Development of innovative hydrogel-GAC particles utilized in aerobic fluidized bed membrane bioreactor for enhancing high-saline organic wastewater treatment

Membrane bioreactors have been prevalently employed to treat high-saline organic wastewater. However, inadequate contaminant removal and severe membrane fouling significantly hamper their practical application. To address these challenges, this study employed an aerobic fluidized bed membrane bioreactor (AFMBR) to treat high-saline organic wastewaters based on the innovatively prepared hydrogel-granular activated carbon (GAC) composite particles, formed by calcium ions and sodium alginate (SA), acting as both biocarriers and media for membrane fouling control. The results showed that the Ca²⁺:SA ratio, pH and temperature significantly affected the properties of hydrogel-GAC particles. Compared with ordinary GAC, the biomass amount attached to hydrogel-GAC composite particle was significantly enhanced. The novel hydrogel-GAC composite particles loaded with halotolerant microorganisms were further utilized in AFMBR to treat high-saline organic wastewaters.
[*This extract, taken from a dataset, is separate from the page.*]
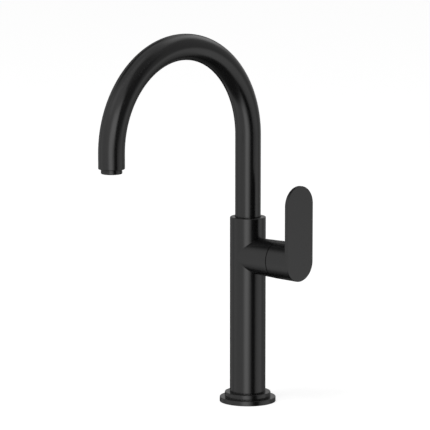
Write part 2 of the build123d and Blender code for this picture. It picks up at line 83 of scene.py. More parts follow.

Within 30 days of operation, the biomass amount on the particles stabilized at over 10,000 mg/L, with COD, NH₄⁺ and TN removal rates exceeding 92 %, 90 % and 76 %, respectively. Additionally, under a multi-flux operation of 5–15 L/m²·h, the transmembrane pressure in AFMBR remained at a low level, within 10 kPa without membrane cleaning. After operation, the membrane surface remained undamaged potentially due to the soft surface of hydrogel materials. Consequently, this work developed novel composite particles for use in AFMBR, achieving superior multi-pollutant removal and effective fouling control for the treatment of high-saline organic wastewater.